Description of problem: A script was run to create 300 PVCs of 1Gb each. Each node has two devices one of 1Tb and the other of 50Gb. After 219 volumes the heketi logs show no space error. Heketi topology info also shows 0 free space across all devices on all the three nodes. Version-Release number of selected component (if applicable): rhgs-volmanager-rhel7 v3.9.0 How reproducible: Actual results: PVC creation should be successful Expected results: PVC creation fails due to no space
Logs are available here: http://rhsqe-repo.lab.eng.blr.redhat.com/sosreports/1559834/log/
Updated the logs with heketi.db and script used for pvc creation: http://rhsqe-repo.lab.eng.blr.redhat.com/sosreports/1559834/log/
Looking through the heketi logs, I see $ grep "Started async operation: Create Volume" heketi.log | wc -l 1062 $ grep "Started POST /volumes" heketi.log | wc -l 21624 I think it means, there are 1062 requests that are accepted by heketi for volume creation. Also, the number of requests that have reached negroni for volume create OR volume expand are 21624. It is either the case that so many PVC requests were made or the openshift storage provisioner requested so many as retry mechanism. I need logs from provisioner to debug further.

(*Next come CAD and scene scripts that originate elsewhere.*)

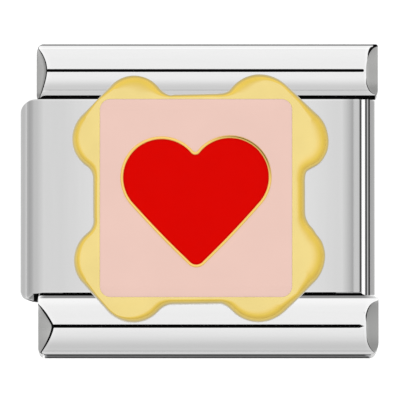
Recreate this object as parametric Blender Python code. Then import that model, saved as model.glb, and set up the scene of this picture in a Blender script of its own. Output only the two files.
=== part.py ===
"""A polished steel bracelet link that carries a gold biscuit-shaped plaque with an enamelled heart.

The link lies on its back with its face up. +X runs along the bracelet, +Y up the face and +Z out of
it, and the origin is at the middle of the surface that the link lies on. Everything is drawn in
millimetres, and hangs from one empty that scales it to metres.
"""

import math

import bmesh
import bpy
from mathutils import Matrix, Vector

MILLIMETRE = 0.001

# The two side rails: solid bars with a domed front and back, and a seam along each crest
RAIL_LEFT_END = -4.62
RAIL_RIGHT_END = 5.10
RAIL_FRONT = 3.00
RAIL_BACK = 0.06
RAIL_DOME = 0.42
RAIL_DOME_POWER = 2.2
RAIL_DOME_STEPS = 9
RAIL_CORNER = 0.16
# For each rail: the crest's place, its distance to the outer and inner edge, and its left facet
RAILS = {
    "rail_top": {"crest": 3.686, "outer": 0.744, "inner": 0.729, "facet": 0.28},
    "rail_bottom": {"crest": -3.621, "outer": 0.809, "inner": 0.850, "facet": 0.40},
}
RAIL_RIGHT_FACET = 0.34

# The lips of a rail reach over the ends of the tubes, and its two legs go into them
LIP_THICKNESS = 0.12
LIP_REACH = 0.30
LEG_LEFT = -3.90
LEG_RIGHT = 3.90
LEG_REACH = 0.75
SIDE_GROOVE_WIDTH = 0.12
SIDE_GROOVE_DEPTH = 0.08

# The seam along a rail's crest
SEAM_WIDTH = 0.086
SEAM_DEPTH = 0.16
SEAM_RIGHT_END = 4.70

# The two flat tubes of rolled sheet: the front one carries the plaque, the back one lies behind it
TUBE_HEIGHT = 1.25
TUBE_GAP = 0.12
SHEET = 0.25
TUBE_TOP_EDGE = 2.857
TUBE_BOTTOM_EDGE = -2.680
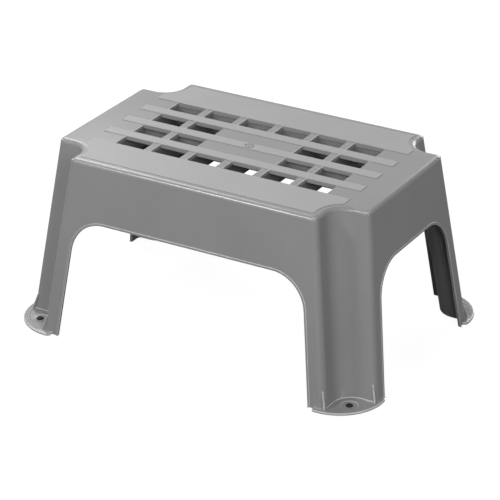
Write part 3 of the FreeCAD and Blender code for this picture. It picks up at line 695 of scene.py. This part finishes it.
class STOOL_OT_studio(bpy.types.Operator):
    """Sets the floor, the lamps, the even light and the camera"""
    bl_idname = "step_stool.studio"
    bl_label = "Set Studio"

    def execute(self, context):
        scene = context.scene
        settings = scene.stool_studio
        scene.view_settings.view_transform = "Standard"
        self.lay_floor(settings)
        self.light_sky(scene, settings)
        self.hang_lamps(settings)
        self.aim_camera(scene, settings)
        return {"FINISHED"}

    def direction(self, around, up):
        """Unit vector from the stool's middle, turned from the front towards the right end."""
        level = math.cos(up)
        return Vector((math.sin(around) * level, -math.cos(around) * level, math.sin(up)))

    def lay_floor(self, settings):
        mesh = bpy.data.meshes.new("studio_floor")
        plane = bmesh.new()
        bmesh.ops.create_grid(plane, x_segments=1, y_segments=1, size=FLOOR_HALF)
        plane.to_mesh(mesh)
        plane.free()
        mesh.materials.append(floor_material(settings))
        linked("studio_floor", mesh)

    def light_sky(self, scene, settings):
        world = bpy.data.worlds.new("studio")
        scene.world = world
        world.use_nodes = True
        tree = world.node_tree
        tree.nodes.clear()
        output = put(tree, "ShaderNodeOutputWorld", 400)
        sky = put(tree, "ShaderNodeBackground", 150, inputs={"Color": (1.0, 1.0, 1.0, 1.0)})
        strength = put(tree, "ShaderNodeMix", -50, data_type="FLOAT",
                       inputs={FLOAT_A: settings.sky, FLOAT_B: 1.0})
        wire(tree,
             (seen_directly(tree, -700, 0), strength.inputs["Factor"]),
             (strength.outputs[FLOAT_OUT], sky.inputs["Strength"]),
             (sky.outputs[0], output.inputs["Surface"]))

    def hang_lamps(self, settings):
        lamps = (  # turn from the front and height angle in degrees, distance, side, watts
            ("front_panel", 0, 32, 2.1, 0.6, settings.front_power),
            ("left_panel", -33, 42, 2.1, 0.35, settings.left_power),
            ("right_panel", 45, 30, 2.1, 0.6, settings.right_power),
            ("low_panel", 74, 14, 2.0, 0.3, settings.low_power),
            ("back_panel", -117, 50, 1.9, 0.9, settings.back_power),
            ("gloss_panel", -130, 40, 1.9, 0.7, settings.gloss_power),
            ("rear_panel", 180, 20, 2.1, 0.9, settings.rear_power),
        )
        middle = Vector((0.0, 0.0, 0.5 * DECK_TOP))
        for name, around, up, distance, side, power in lamps:
            light = bpy.data.lights.new(name, "AREA")
            light.size = side
            light.energy = power
            lamp = linked(name, light)
            out = self.direction(math.radians(around), math.radians(up))
            lamp.location = middle + distance * out
            lamp.rotation_euler = out.to_track_quat("Z", "Y").to_euler()

    def aim_camera(self, scene, settings):
        lens = bpy.data.cameras.new("studio_camera")
        lens.sensor_width = SENSOR_WIDTH
        lens.lens = settings.lens
        lens.clip_start, lens.clip_end = CLIP_START, CLIP_END
        camera = linked("studio_camera", lens)
        back = self.direction(settings.azimuth, settings.elevation)
        camera.location = Vector(settings.aim) + back * settings.distance
        turn = (-back).to_track_quat("-Z", "Y").to_matrix() @ Matrix.Rotation(settings.roll, 3, "Z")
        camera.rotation_euler = turn.to_euler()
        scene.camera = camera


STEPS = (
    ("stool_moulding", MouldingSettings, STOOL_OT_moulding),
    ("stool_rubber", RubberSettings, STOOL_OT_rubber_feet),
    ("stool_studio", StudioSettings, STOOL_OT_studio),
)


class STOOL_PT_panel(bpy.types.Panel):
    """Lists the stool's sizes and colours, and the steps that make it"""
    bl_label = "Step Stool"
    bl_idname = "VIEW3D_PT_step_stool"
    bl_space_type = "VIEW_3D"
    bl_region_type = "UI"
    bl_category = "Step Stool"

    def draw(self, context):
        for name, _, step in STEPS:
            settings = getattr(context.scene, name)
            box = self.layout.box()
            for item in settings.bl_rna.properties:
                if item.identifier not in {"rna_type", "name"}:
                    box.prop(settings, item.identifier)
            box.operator(step.bl_idname)


def register():
    for name, group, step in STEPS:
        bpy.utils.register_class(group)
        bpy.utils.register_class(step)
        setattr(bpy.types.Scene, name, PointerProperty(type=group))
    bpy.utils.register_class(STOOL_PT_panel)


def unregister():
    bpy.utils.unregister_class(STOOL_PT_panel)
    for name, group, step in reversed(STEPS):
        delattr(bpy.types.Scene, name)
        bpy.utils.unregister_class(step)
        bpy.utils.unregister_class(group)


def main():
    register()
    bpy.ops.step_stool.moulding()
    bpy.ops.step_stool.rubber_feet()
    bpy.ops.step_stool.studio()


if __name__ == "__main__":
    main()
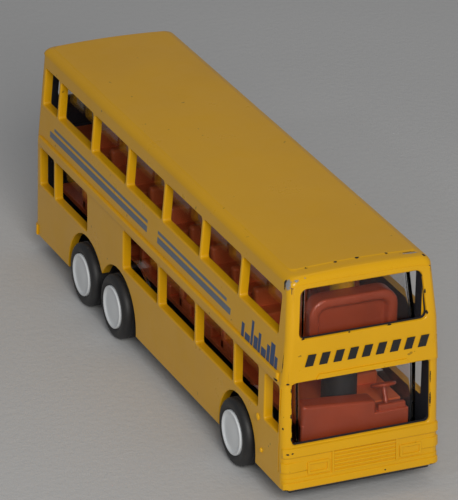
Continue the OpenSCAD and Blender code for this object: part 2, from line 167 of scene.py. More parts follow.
class BusShape:
    """The casting's outer surface: where its sides, nose and tail stand at each height."""

    def __init__(self, settings):
        self.size = Millimetres(settings.casting)
        self.window = Millimetres(settings.windows)
        self.half = self.size.body_width / 2
        self.nose = -self.size.body_length / 2
        self.tail = self.size.body_length / 2

    def side_at(self, z):
        size = self.size
        return self.half - size.tumblehome * max(0.0, z - size.waist) / (size.top - size.waist)

    def nose_at(self, z):
        size = self.size
        if z < size.waist:
            return self.nose + size.lower_rake * (z - size.body_bottom) / (size.waist - size.body_bottom)
        leaning = max(0.0, z - self.window.upper_sill) / (size.top - self.window.upper_sill)
        return self.nose + size.lower_rake - size.mask_step + size.upper_rake * leaning

    def tail_at(self, z):
        size = self.size
        return self.tail - size.rear_rake * (z - size.body_bottom) / (size.top - size.body_bottom)

    def outline(self, z, inset=0.0, end_inset=None, radius=None, across=8, nose_inset=None):
        """Plan outline at height z, counter-clockwise from the tail's +X corner."""
        end_inset = inset if end_inset is None else end_inset
        nose_inset = end_inset if nose_inset is None else nose_inset
        radii = [max(0.4, corner - inset) if radius is None else min(radius, corner)
                 for corner in (self.size.corner, self.size.nose_corner)]
        half = self.side_at(z) - inset
        front = self.nose_at(z) + nose_inset
        back = self.tail_at(z) - end_inset
        points = []
        for turn, (x, y) in enumerate([(half, back), (-half, back), (-half, front), (half, front)]):
            radius = radii[turn // 2]
            centre_x = x - math.copysign(radius, x)
            centre_y = y - math.copysign(radius, y)
            for step in range(ROUND + 1):
                angle = math.pi / 2 * (turn + step / ROUND)
                points.append(Vector((centre_x + radius * math.cos(angle), centre_y + radius * math.sin(angle), z)))
            if turn in (0, 2):  # the end walls carry points across, so that the roof can be crowned
                run = 2 * abs(centre_x)
                for step in range(1, across):
                    along = centre_x - math.copysign(run * step / across, centre_x)
                    points.append(Vector((along, y, z)))
        return points

    def on_nose(self, point):
        """Takes a point whose y is measured from the nose's surface to its place."""
        point.y += self.nose_at(point.z)

    def on_tail(self, point):
        point.y += self.tail_at(point.z)

    def on_side(self, side):
        """The same for a side wall: x is measured outwards from its surface."""
        def place(point):
            point.x = side * (self.side_at(point.z) + point.x)
        return place

    def side_windows(self):
        """Setback from the nose and length of each upper window, from the front."""
        window = self.window
        columns = int((self.size.body_length - window.first - window.last) / window.pitch)
        found = [(window.first + window.pitch * column, window.pitch - window.pillar) for column in range(columns)]
        start = window.first + window.pitch * columns
        found.append((start, self.size.body_length - window.last - start))
        return found


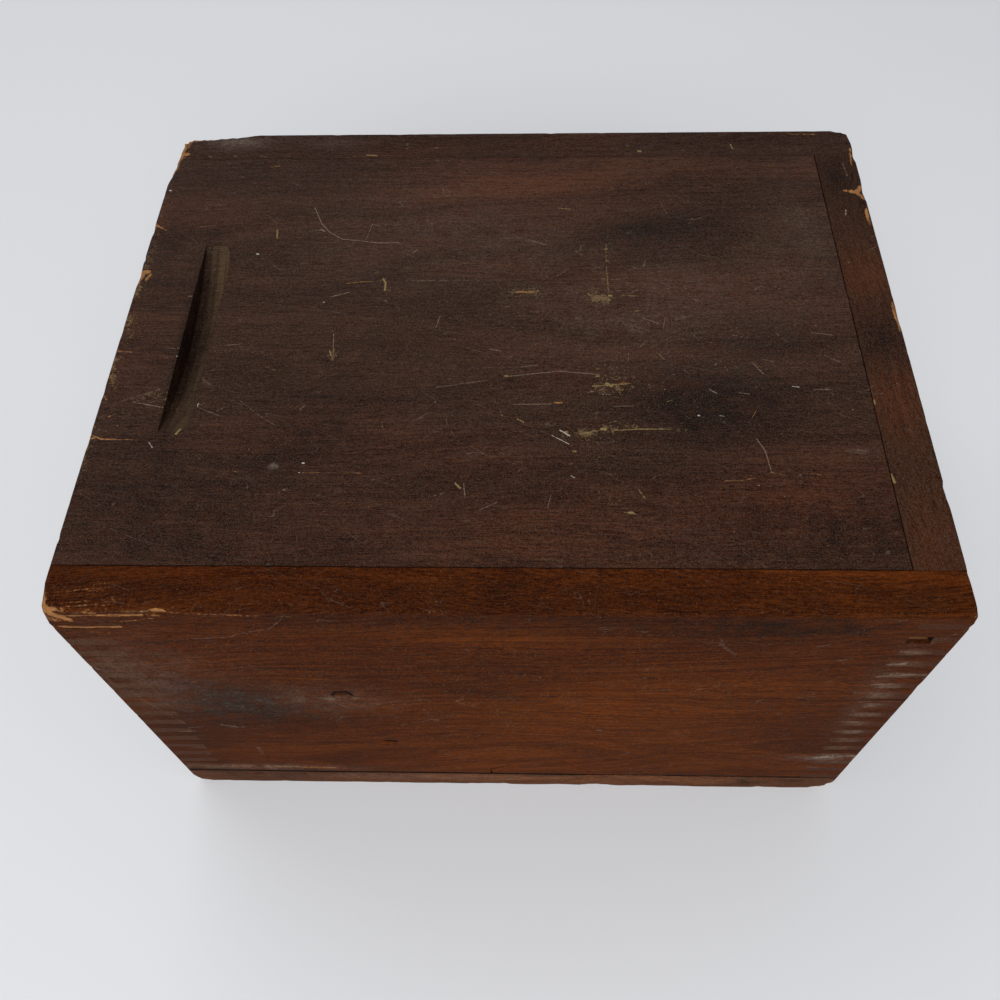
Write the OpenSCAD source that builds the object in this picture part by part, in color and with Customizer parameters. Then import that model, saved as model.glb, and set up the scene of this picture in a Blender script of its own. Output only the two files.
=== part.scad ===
// Candle box with a sliding lid: six wooden boards, finger-jointed corners and a nailed bottom.
// All sizes are in millimetres. The origin is under the middle of the box, on its underside.
// +Z is up, -Y is the front, +X is the closed end, and the lid slides out towards -X.

/* [Box] */
// Length of the box, from the end where the lid comes out to the closed end
box_l = 260; // [220:1:320]
// Depth of the box, from front to back
box_d = 208; // [170:1:260]
// Height of the box, to the top of its closed lid
box_h = 159; // [120:1:200]

/* [Boards] */
// Thickness of the front and back boards
wall_t = 14.5; // [12:0.5:18]
// Thickness of the closed end board
closed_end_t = 15; // [12:0.5:18]
// Thickness of the low end board that the lid slides over
lid_end_t = 15.5; // [12:0.5:18]
// Thickness of the bottom board
bottom_t = 14.5; // [10:0.5:18]

/* [Finger joints] */
// Width of a finger, of the gap beside it and of the lid's groove, which the same saw cut
finger_w = 4.25; // [3.5:0.05:5]
// Finger rows that the lid and its groove take up, counted down from the top, an even number
rows_per_lid = 4; // [4:2:6]
// Distance from the top of the low end board down to its first finger
first_finger_drop = 2; // [0:0.25:4]

/* [Lid] */
// Depth of the groove that the lid's tongue runs in
groove_depth = 7; // [5:0.5:9]
// Clearance all round the lid, above and below its tongue and at its seams
lid_gap = 0.3; // [0.2:0.05:0.6]

/* [Finger grip] */
// Length of the grip, across the lid
grip_l = 85; // [60:1:110]
// Width of the grip, along the lid
grip_w = 10; // [8:0.5:14]
// Depth of the grip at its deepest, in the middle
grip_depth = 8; // [5:0.5:9]
// Distance from the open end of the lid to the grip's upright wall
grip_inset = 21.3; // [16:0.1:30]
// Radius of the hollow between the grip's floor and its far side
grip_hollow_r = 4; // [2:0.5:6]

/* [Nails] */
// Length of a nail, under and over its head
nail_l = 38; // [30:1:44]
// Diameter of a nail's shank
nail_d = 2.2; // [1.8:0.1:3]
// Diameter of a nail's head
nail_head_d = 5; // [4:0.1:6.5]
// Thickness of a nail's head
nail_head_t = 1.2; // [0.8:0.1:1.8]
// Length of a nail's point
nail_point_l = 3.5; // [2:0.5:5]
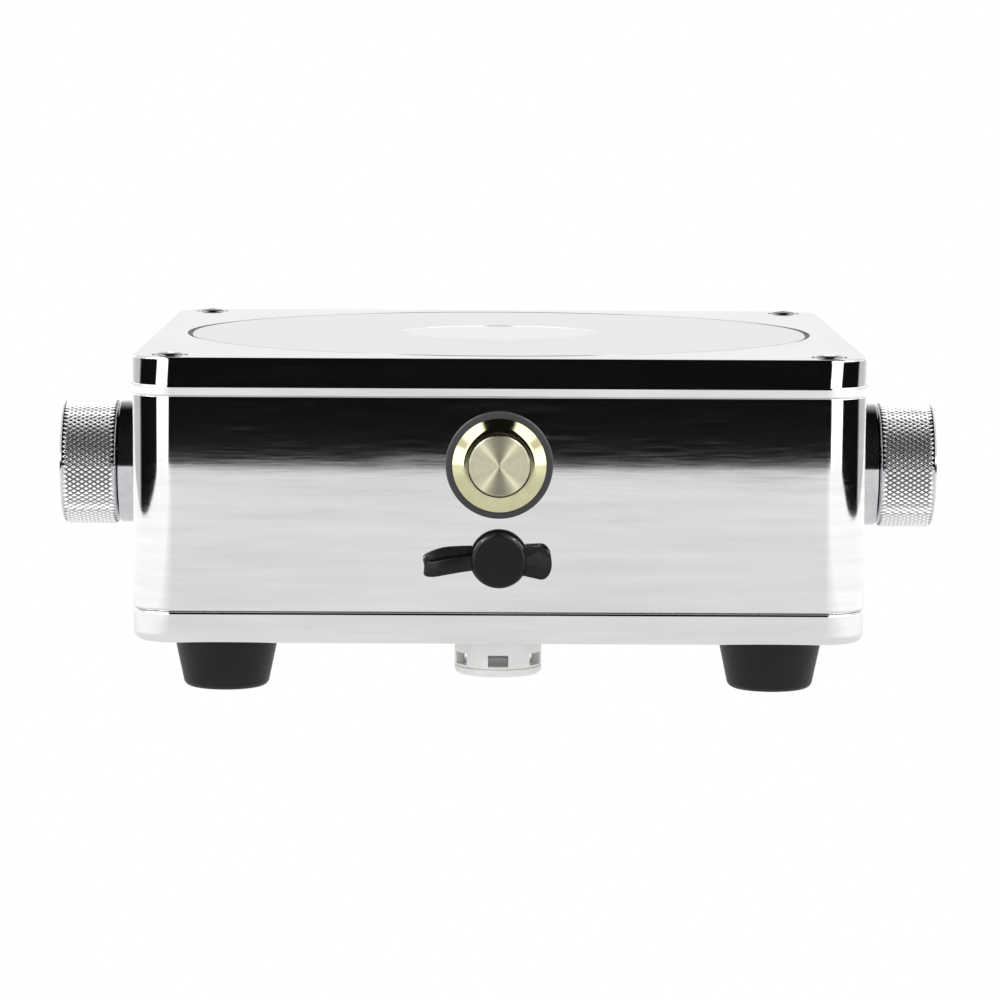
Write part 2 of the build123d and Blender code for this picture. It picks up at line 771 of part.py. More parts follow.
def foot_screws():
    return [foot_screw(x, y) for x, y in corners(FOOT_AT)]


def breather_plug():
    plug = rod(BREATHER_R, Z_BREATHER, Z_BASE)
    plug = chamfer(plug.edges().sort_by(Axis.Z)[0], 0.7)
    plug -= rod(8.3, Z_BREATHER + 2.2, Z_BREATHER + 8.0)
    plug -= rod(BREATHER_R + 1, Z_BREATHER + 1.8, Z_BREATHER + 2.1) - rod(BREATHER_R - 0.5, 0, Z_BASE)
    for i in range(6):
        wedge = Pos(8.5, 0, Z_BREATHER + 3.95) * Box(8, 4.9, 2.9)
        plug -= Rot(0, 0, 30 + 60 * i) * wedge
    plug += rod(6.0, Z_BASE, Z_FLOOR + 4.5)
    plug -= rod(3.5, Z_BREATHER + 7, Z_FLOOR + 6)
    return Pos(0, BREATHER_Y, 0) * plug


def breather_nut():
    nut = Pos(0, BREATHER_Y, Z_FLOOR) * hexagon(17, 3.5)
    return nut - rod(6.0, Z_FLOOR - 1, Z_FLOOR + 5, 0, BREATHER_Y)


# Wiring


def lead(*points):
    path = Polyline(*points)
    start = Plane(origin=path @ 0, z_dir=path % 0)
    return sweep(start * Circle(0.9), path=path, transition=Transition.ROUND)


def block_hole(i, y_out):
    """The first two points of a lead that leaves a hole of the terminal block."""
    x, z = -18.3 + 7.3 * i, Z_PARTS + 3.5
    return (x, 52, z), (x, y_out, z)


def element_leads():
    (ax, ay), (bx, by) = terminals()
    low = Z_PARTS + 14
    return [
        lead(*block_hole(0, ay), (ax, ay, low - 2), (ax, ay, Z_PIN)),
        lead(*block_hole(1, ay - 1.9), (-11, ay - 1.9, low), (bx, by, low + 1), (bx, by, Z_PIN)),
    ]


def button_leads():
    y, z = PANEL + TABS_END, Z_BUTTON
    under = Z_SHIELD - 11
    return [
        lead(*block_hole(5, 60), (30, 60, under), (30, -20, under), (4.5, y + 10, z), (4.5, y, z)),
        lead(*block_hole(4, 57), (16, 57, under), (16, -10, under), (0, y + 10, z), (0, y, z)),
    ]


def socket_leads():
    pin, tab = Z_SOCKET, Z_SOCKET - 3
    y = PANEL + PIN_END
    over = Z_PARTS + 16.5
    inner = [(40, 66, over - 8), (40, 40, over), (40, -38, over)]
    inner += [(22, y + 10, over), (0, y + 6, pin), (0, y, pin)]
    beside = [(44, 70, over - 9), (44, 44, over - 6), (44, -42, over - 6)]
    outer = [*beside, (24, y + 6, pin - 1), (0, y + 6, tab), (0, y + 2, tab)]
    return [lead(*block_hole(3, 66), *inner), lead(*block_hole(2, 70), *outer)]


def wiring():
    return element_leads() + button_leads() + socket_leads()


NODES = [
    lid_cover, body_shell, base_cover, lid_seal, base_seal, lid_screws, base_screws,
    hot_plate, plate_seal, heating_element, element_bushes, element_pins, clamp_plate,
    insulation_pad, heat_shield, clamp_screws, thermal_cutout, cutout_screws, temp_probe,
    probe_nut, plate_pillars, pillar_screws, control_board, board_standoffs, board_screws,
    heatsink, power_transistors, capacitors, terminal_block, inductor, controller_chip,
    button_bezel, button_actuator, button_gasket, button_nut, button_spring, button_switch,
    button_terminals, dc_socket, socket_insert, socket_contacts, socket_nut, strap_ring,
    cap_strap, dust_cap, dial_collars, left_knob, right_knob, left_shaft, right_shaft,
    left_grub, right_grub, dial_pots, dial_nuts, feet, foot_screws, breather_plug,
    breather_nut, wiring,
]


def solids_of(made):
    items = made if isinstance(made, list) else [made]
    return [solid for item in items for solid in item.solids()]


def save(make):
    solids = [solid.moved(Location((0, SETBACK, 0))) for solid in solids_of(make())]
    shape = solids[0] if len(solids) == 1 else Compound(children=solids)
    export_step(shape, f"parts/{make.__name__}.step")


os.makedirs("parts", exist_ok=True)
for node in NODES:
    save(node)
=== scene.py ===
"""Looks of the tabletop hot plate, built as an add-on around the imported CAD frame."""

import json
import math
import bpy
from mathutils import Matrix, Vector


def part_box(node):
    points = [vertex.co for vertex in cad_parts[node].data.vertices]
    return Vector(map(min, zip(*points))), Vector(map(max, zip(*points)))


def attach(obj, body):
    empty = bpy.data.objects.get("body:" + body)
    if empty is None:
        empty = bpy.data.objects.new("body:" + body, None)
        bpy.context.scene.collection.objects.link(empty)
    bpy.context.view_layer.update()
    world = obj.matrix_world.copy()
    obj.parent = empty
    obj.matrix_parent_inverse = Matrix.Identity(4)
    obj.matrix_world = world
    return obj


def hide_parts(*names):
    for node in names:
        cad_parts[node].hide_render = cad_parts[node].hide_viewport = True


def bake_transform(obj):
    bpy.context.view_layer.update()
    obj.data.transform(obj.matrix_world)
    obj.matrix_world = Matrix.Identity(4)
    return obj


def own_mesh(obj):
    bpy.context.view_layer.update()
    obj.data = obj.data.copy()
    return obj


bl_info = {
    "name": "Tabletop Hot Plate",
    "version": (1, 0, 0),
    "blender": (4, 5, 0),
    "location": "3D View > Sidebar > Hot Plate",
    "description": "Builds the visible pieces, finishes and studio of a tabletop hot plate",
    "category": "Add Mesh",
}

import bmesh
import bpy
from bpy.props import FloatProperty, FloatVectorProperty, IntProperty, PointerProperty
from mathutils import Matrix, Vector

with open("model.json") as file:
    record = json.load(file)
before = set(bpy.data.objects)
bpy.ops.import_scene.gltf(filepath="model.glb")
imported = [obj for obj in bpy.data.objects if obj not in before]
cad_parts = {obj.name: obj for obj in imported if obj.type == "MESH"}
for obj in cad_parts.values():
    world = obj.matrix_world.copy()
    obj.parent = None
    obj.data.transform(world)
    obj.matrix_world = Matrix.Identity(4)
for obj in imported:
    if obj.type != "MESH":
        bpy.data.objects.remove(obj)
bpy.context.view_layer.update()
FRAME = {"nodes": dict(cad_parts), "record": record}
MM = 0.001


def middle(node_name):
    """The centre of a CAD node's box, in metres."""
    low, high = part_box(node_name)
    return (low + high) / 2


AXIS_Y = middle("body_shell").y
PANEL_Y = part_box("body_shell")[0].y
BUTTON = middle("button_bezel")
TAB_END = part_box("dust_cap")[1].x
CAP_Z = middle("strap_ring").z
DIAL_Z = middle("right_shaft").z

# Where most of a noise pattern's values lie
NOISE_LOW, NOISE_HIGH = 0.3, 0.7
# How far the brighter middle of the plate fades out, in mm
MIDDLE_EDGE_MM = 3.0
SCREW_LENGTH_MM = 16.8


# Colour and node helpers


def linear(hex_colour):
    """An sRGB hex colour as linear red, green, blue and alpha."""
    parts = [int(hex_colour[i : i + 2], 16) / 255 for i in (1, 3, 5)]
    tones = [c / 12.92 if c <= 0.04045 else ((c + 0.055) / 1.055) ** 2.4 for c in parts]
    return [*tones, 1.0]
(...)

oc describe pod heketi..... Type Reason Age From Message ---- ------ ---- ---- ------- Warning InspectFailed 1h (x19 over 5h) kubelet, dhcp47-160.lab.eng.blr.redhat.com Failed to inspect image "rhgs3/rhgs-volmanager-rhel7:v3.9.0": rpc error: code = DeadlineExceeded desc = context deadline exceeded Warning Unhealthy 59m (x380 over 23h) kubelet, dhcp47-160.lab.eng.blr.redhat.com Liveness probe failed: Get http://10.129.0.8:8080/hello: dial tcp 10.129.0.8:8080: getsockopt: connection refused Warning Failed 38m (x55 over 6h) kubelet, dhcp47-160.lab.eng.blr.redhat.com Error: context deadline exceeded Normal Pulled 34m (x257 over 23h) kubelet, dhcp47-160.lab.eng.blr.redhat.com Container image "rhgs3/rhgs-volmanager-rhel7:v3.9.0" already present on machine Normal Killing 13m (x353 over 23h) kubelet, dhcp47-160.lab.eng.blr.redhat.com Killing container with id docker://heketi:Container failed liveness probe.. Container will be killed and recreated. Warning Unhealthy 9m (x2760 over 23h) kubelet, dhcp47-160.lab.eng.blr.redhat.com Readiness probe failed: Get http://10.129.0.8:8080/hello: dial tcp 10.129.0.8:8080: getsockopt: connection refused Normal Created 3m (x194 over 23h) kubelet, dhcp47-160.lab.eng.blr.redhat.com Created container
Logs from provisioner added to http://rhsqe-repo.lab.eng.blr.redhat.com/sosreports/1559834/log/
*** This bug has been marked as a duplicate of bug 1554467 ***